» **DATASET CONTENT**:
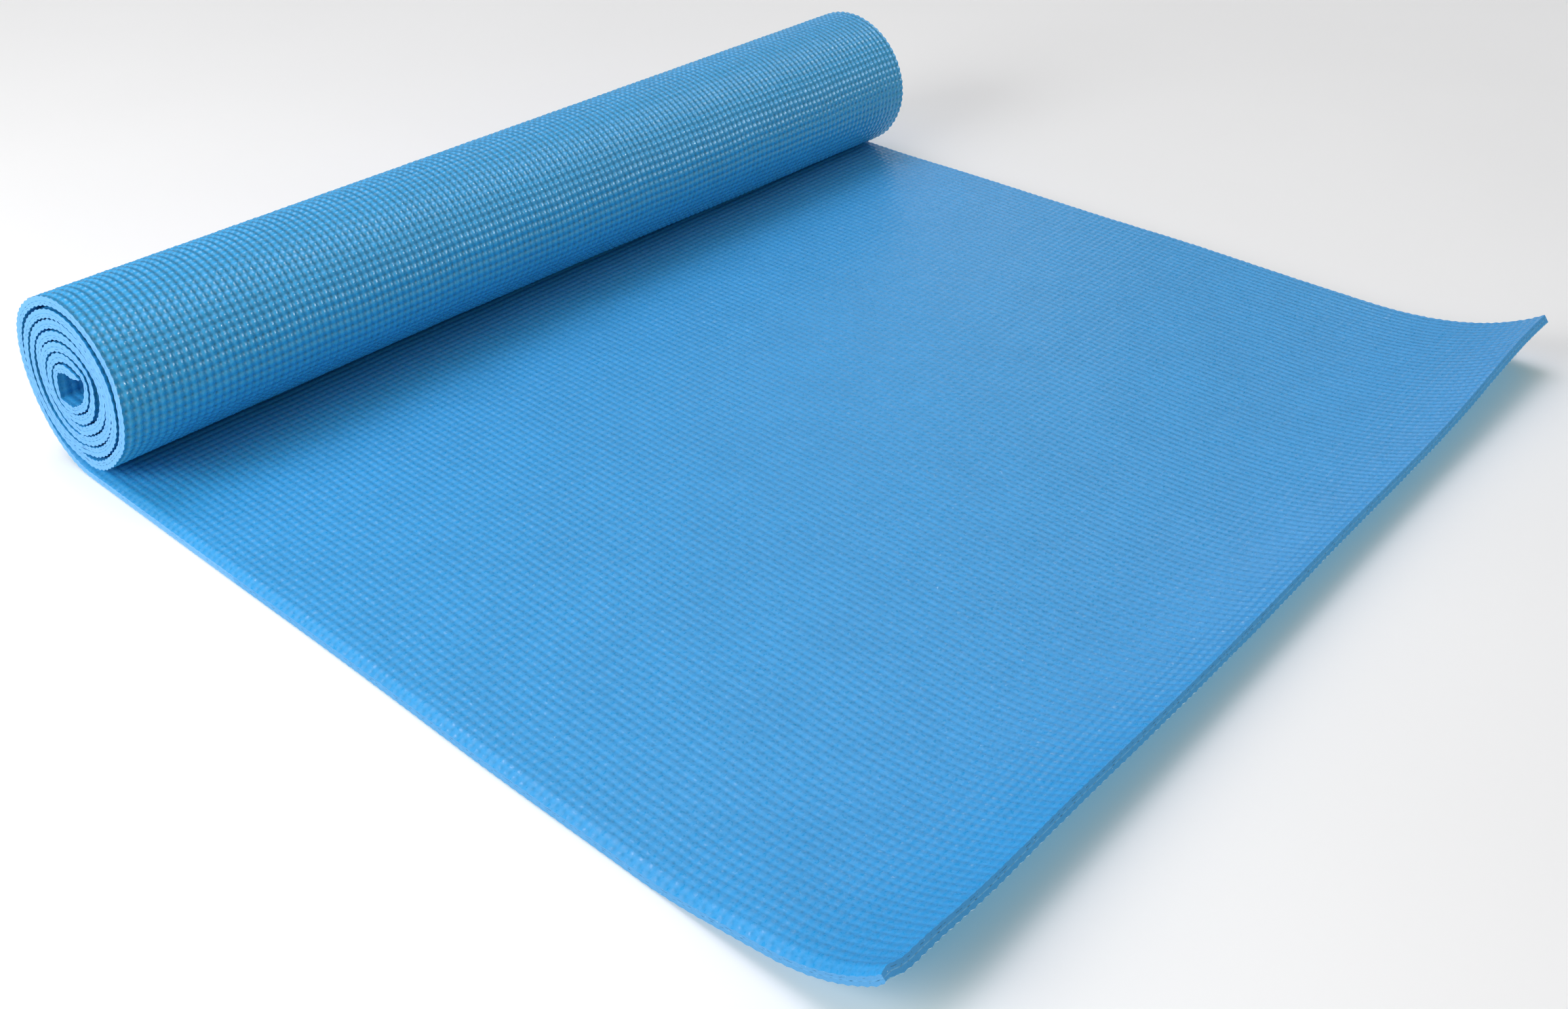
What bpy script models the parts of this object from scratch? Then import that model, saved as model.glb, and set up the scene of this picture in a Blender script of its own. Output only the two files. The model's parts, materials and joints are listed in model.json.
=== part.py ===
"""Exercise mat of foamed PVC on a woven yarn scrim, partly rolled up.

The mat is one laminated sheet: a top foam layer, an open-weave yarn scrim and a
bottom foam layer. A flat panel lies on the floor with its free end curled up a
little, and the rest of the sheet is wound into a roll that stands on the back
end of the panel.

A flexible sheet bends everywhere. Here it bends at fine round-nosed knuckles
across its width: each strip ends in a half-round nose, centred on the middle of
the sheet's thickness, and the next strip starts with a matching hollow.

Frame: X across the mat (along the roll), Y along its length with the roll at
+Y, Z up. The origin is the bottom centre of the whole object. Units: metres.
"""

import math

import bpy

# ---------------------------------------------------------------- dimensions
WIDTH = 0.610  # across the mat, which is also the length of the roll
FOAM = 0.0022  # each foam layer
SCRIM = 0.0004  # yarn scrim between them
GAP = 0.0003  # clearance between neighbouring pieces
SHEET = 2 * FOAM + SCRIM + 2 * GAP  # 5.4 mm through the laminate

ROLL_HEIGHT = 0.1004  # floor to the top of the roll
PITCH = 0.0060  # from one turn of the roll to the next
TURNS = 6.62  # turns in the roll
STEP_FROM, STEP_TO = 0.72, 0.96  # the share of a turn in which it steps inwards

STRIP_ANGLE = math.radians(36)  # each strip of the outer turns, ten to a turn
STRIPS = 14  # strips that unroll, outside the core that stays wound

FLAT_LENGTH = 0.5120  # from under the roll to the free end
CURL_LENGTH = 0.1173  # the part of it that curls up
CURL_ANGLE = math.radians(20.4)  # slope of the sheet at its free end
CURL_STRIPS = 4

HALF = SHEET / 2
SOCKET = HALF + GAP
START_RADIUS = (ROLL_HEIGHT - SHEET) / 2
CENTRE_Z = ROLL_HEIGHT / 2
END_THETA = 2 * math.pi * TURNS

# Offsets of each layer from the middle of the sheet, positive towards its
# underside, which is the outer side of the roll.
LAYERS = (
    ("bottom_foam", HALF - FOAM, HALF),
    ("scrim", -SCRIM / 2, SCRIM / 2),
    ("top_foam", -HALF, FOAM - HALF),
)


# ------------------------------------------------------------------- outlines
# An outline is a list of (y, z) points in the plane of the mat's cut edge.
def mid_radius(theta):
    """Radius of the middle of the sheet, theta round the winding.

    Each turn is round until it has to climb over the start of the turn outside
    it, low on the side of the flat panel. There it steps in by one pitch.
    """
    turn = math.floor(theta / (2 * math.pi) + 1e-9)
    share = theta / (2 * math.pi) - turn
    t = max(0.0, min(1.0, (share - STEP_FROM) / (STEP_TO - STEP_FROM)))
    return START_RADIUS - PITCH * (turn + t * t * (3 - 2 * t))


def on_spiral(theta, h=0.0):
    """A point of the winding, theta round from where the roll meets the floor."""
    r = mid_radius(theta) + h
    return r * math.sin(theta), CENTRE_Z - r * math.cos(theta)


def arc(centre, radius, first, last, steps):
    return [
        (
            centre[0] + radius * math.cos(first + (last - first) * i / steps),
            centre[1] + radius * math.sin(first + (last - first) * i / steps),
        )
        for i in range(steps + 1)
    ]


def bearing(centre, point):
    return math.atan2(point[1] - centre[1], point[0] - centre[0])


def near_turn(angle, reference):
    """The angle, a whole number of turns away, that is nearest the reference."""
    return angle + 2 * math.pi * round((reference - angle) / (2 * math.pi))


def nose(hinge, heading, h_low, h_high):
    """Round the convex end of a layer, from its outer face to its inner one.

    heading is the direction of the sheet at the hinge. The outer side lies to
    the right of it.
    """
    first = heading - math.asin(max(-1.0, min(1.0, h_high / HALF)))
    last = heading - math.asin(max(-1.0, min(1.0, h_low / HALF)))
    return arc(hinge, HALF, first, last, 6)


def hollow(hinge, heading, inner_point, outer_point):
    """Round the concave start of a layer, from its inner face to its outer one."""
    first = near_turn(bearing(hinge, inner_point), heading)
    last = near_turn(bearing(hinge, outer_point), heading)
    return arc(hinge, SOCKET, first, last, 6)


def leaves_socket(face, hinge, start, stop, h):
    """The parameter at which a face of the layer comes clear of the socket."""
    low, high = start, stop
    for _ in range(60):
        middle = (low + high) / 2
        y, z = face(middle, h)
        if math.hypot(y - hinge[0], z - hinge[1]) < SOCKET:
            low = middle
        else:
            high = middle
    return high


def layer_outline(face, start, stop, steps, h_low, h_high, hinge_in, hinge_out):
    """One layer of one strip.

    face(t, h) is a point of the strip at t along it and h off its middle.
    hinge_in and hinge_out are (point, heading) or None at a cut end.
    """
    begin = {
        h: leaves_socket(face, hinge_in[0], start, stop, h) if hinge_in else start
        for h in (h_low, h_high)
    }

    def along(h, first, last):
        return [face(first + (last - first) * i / steps, h) for i in range(steps + 1)]

    points = along(h_high, begin[h_high], stop)
    if hinge_out:
        points += nose(*hinge_out, h_low, h_high)
    points += along(h_low, stop, begin[h_low])
    if hinge_in:
        points += hollow(*hinge_in, points[-1], points[0])
    return tidy(points)


def tidy(points):
    """The outline without points that repeat the one before."""
    kept = []
    for point in points:
        if not kept or math.dist(point, kept[-1]) > 2e-5:
            kept.append(point)
    while math.dist(kept[0], kept[-1]) < 2e-5:
        kept.pop()
    return kept


def straight(origin, heading):
    """A face function for a flat strip from origin along heading."""
    c, s = math.cos(heading), math.sin(heading)
    return lambda t, h: (origin[0] + c * t + s * h, origin[1] + s * t - c * h)


# --------------------------------------------------------------------- layout
# The curled end: points on an arc, joined by flat strips. It runs towards -Y,
# so its headings are near pi and its underside is on the left of them.
CURL_START = FLAT_LENGTH - CURL_LENGTH
CURL_RADIUS = CURL_LENGTH / CURL_ANGLE


def on_curl(i):
    a = CURL_ANGLE * i / CURL_STRIPS
    return (
        -CURL_START - CURL_RADIUS * math.sin(a),
        HALF + CURL_RADIUS * (1 - math.cos(a)),
    )


def build_outlines():
    """[(body, hinge, parent body, {layer: outline})], the root first."""
    roll_hinges = [on_spiral(i * STRIP_ANGLE) for i in range(STRIPS + 1)]
    curl_points = [on_curl(i) for i in range(CURL_STRIPS + 1)]
    bodies = []

    # Flat panel, with a nose at both ends.
    layers = {}
    for layer, low, high in LAYERS:
        right = nose((0.0, HALF), 0.0, low, high)
        left = nose(curl_points[0], math.pi, -high, -low)
        layers[layer] = tidy(right + left)
    bodies.append(("flat_panel", None, None, layers))

    # Curled end.
    parent = "flat_panel"
    for i in range(CURL_STRIPS):
        a, b = curl_points[i], curl_points[i + 1]
        heading = bearing(a, b) % (2 * math.pi)
        face = straight(a, heading)
        end = None if i == CURL_STRIPS - 1 else (b, heading)
        name = f"curl_strip_{i + 1}"
        # The underside lies on the left here, so the offsets change sign.
        layers = {
            layer: layer_outline(
                face, 0.0, math.dist(a, b), 1, -high, -low, (a, heading), end
            )
            for layer, low, high in LAYERS
        }
        bodies.append((name, a, parent, layers))
        parent = name

    # Outer turns of the roll.
    parent = "flat_panel"
    for i in range(STRIPS):
        first, last = i * STRIP_ANGLE, (i + 1) * STRIP_ANGLE
        name = f"wrap_strip_{i + 1:02d}"
        layers = {
            layer: layer_outline(
                on_spiral,
                first,
                last,
                5,
                low,
                high,
                (roll_hinges[i], first),
                (roll_hinges[i + 1], last),
            )
            for layer, low, high in LAYERS
        }
        bodies.append((name, roll_hinges[i], parent, layers))
        parent = name

    # Inner turns, which stay wound.
    first = STRIPS * STRIP_ANGLE
    steps = round((END_THETA - first) / math.radians(15))
    layers = {
        layer: layer_outline(
            on_spiral,
            first,
            END_THETA,
            steps,
            low,
            high,
            (roll_hinges[STRIPS], first),
            None,
        )
        for layer, low, high in LAYERS
    }
    bodies.append(("wound_core", roll_hinges[STRIPS], parent, layers))
    return bodies


# ------------------------------------------------------------------ the scene
def clear_scene():
    for obj in list(bpy.data.objects):
        bpy.data.objects.remove(obj, do_unlink=True)


def make_material(name, colour, roughness):
    material = bpy.data.materials.new(name)
    material.use_nodes = True
    shader = material.node_tree.nodes["Principled BSDF"]
    shader.inputs["Base Color"].default_value = (*colour, 1.0)
    shader.inputs["Roughness"].default_value = roughness
    shader.inputs["Metallic"].default_value = 0.0
    material.diffuse_color = (*colour, 1.0)
    return material


def extruded(name, outline, pivot, material, parent, collection):
    """A flat outline extruded across the mat's width, placed on its pivot."""
    curve = bpy.data.curves.new(name, "CURVE")
    curve.dimensions = "2D"
    curve.fill_mode = "BOTH"
    curve.extrude = WIDTH / 2
    spline = curve.splines.new("POLY")
    spline.points.add(len(outline) - 1)
    for point, (y, z) in zip(spline.points, outline):
        point.co = (y - pivot[0], z - pivot[1], 0.0, 1.0)
    spline.use_cyclic_u = True
    curve.materials.append(material)
    obj = bpy.data.objects.new(name, curve)
    # The curve's own x and y are the mat's Y and Z, and its extrusion is X.
    obj.rotation_euler = (math.pi / 2, 0.0, math.pi / 2)
    obj.parent = parent
    collection.objects.link(obj)
    return obj


def main():
    clear_scene()
    collection = bpy.data.collections.new("yoga_mat")
    bpy.context.scene.collection.children.link(collection)

    materials = {
        "top_foam": make_material("top_foam", (0.085, 0.36, 0.76), 0.55),
        "bottom_foam": make_material("bottom_foam", (0.075, 0.33, 0.72), 0.45),
        "scrim": make_material("scrim", (0.02, 0.09, 0.30), 0.80),
    }

    bodies = build_outlines()
    everything = [p for _, _, _, layers in bodies for o in layers.values() for p in o]
    middle_y = (min(y for y, _ in everything) + max(y for y, _ in everything)) / 2
    floor_z = min(z for _, z in everything)

    pivots, places = {}, {}
    for body, hinge, parent, layers in bodies:
        y, z = hinge if hinge else (0.0, 0.0)
        pivot = bpy.data.objects.new(f"pivot_{body}", None)
        pivot.empty_display_size = 0.01
        collection.objects.link(pivot)
        if parent:
            pivot.parent = pivots[parent]
            py, pz = places[parent]
            pivot.location = (0.0, y - py, z - pz)
        else:
            pivot.location = (0.0, -middle_y, -floor_z)
        pivots[body], places[body] = pivot, (y, z)
        for layer, outline in layers.items():
            extruded(
                f"{body}_{layer}", outline, (y, z), materials[layer], pivot, collection
            )


main()
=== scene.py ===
"""Looks of the exercise mat: one embossed foam sheet, flat in front, lifted at its
free end and wound into a roll at the back.

The sheet has three layers: an embossed top foam, a yarn scrim and an embossed
bottom foam. Each layer is divided across the width into pieces that meet in the
valleys of the embossing.

Lengths in the sheet's own coordinates are millimetres: x across the width from
the roll's left end, s along the length, 0 where the roll meets the floor,
negative on the flat part and positive in the roll.
"""

import json
import math

import bpy
import numpy as np
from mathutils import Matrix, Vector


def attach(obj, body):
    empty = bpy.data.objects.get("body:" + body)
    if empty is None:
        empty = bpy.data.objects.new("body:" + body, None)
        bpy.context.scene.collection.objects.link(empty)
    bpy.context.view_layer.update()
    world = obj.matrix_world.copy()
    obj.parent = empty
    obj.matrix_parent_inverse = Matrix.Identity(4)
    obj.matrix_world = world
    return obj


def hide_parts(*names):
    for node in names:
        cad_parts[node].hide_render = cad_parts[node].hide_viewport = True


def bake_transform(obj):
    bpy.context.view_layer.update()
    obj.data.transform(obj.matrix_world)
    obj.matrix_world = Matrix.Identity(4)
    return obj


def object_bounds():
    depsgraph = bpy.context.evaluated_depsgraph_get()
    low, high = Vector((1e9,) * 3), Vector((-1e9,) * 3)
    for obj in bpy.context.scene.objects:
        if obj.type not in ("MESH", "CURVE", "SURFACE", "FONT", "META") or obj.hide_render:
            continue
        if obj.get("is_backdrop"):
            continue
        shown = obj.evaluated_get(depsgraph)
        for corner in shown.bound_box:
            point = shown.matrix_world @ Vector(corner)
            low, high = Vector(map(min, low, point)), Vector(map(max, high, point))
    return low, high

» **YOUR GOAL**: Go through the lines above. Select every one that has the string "json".

» **EXERCISE RESULT**:
What bpy script models the parts of this object from scratch? Then import that model, saved as model.glb, and set up the scene of this picture in a Blender script of its own. Output only the two files. The model's parts, materials and joints are listed in model.json.
import json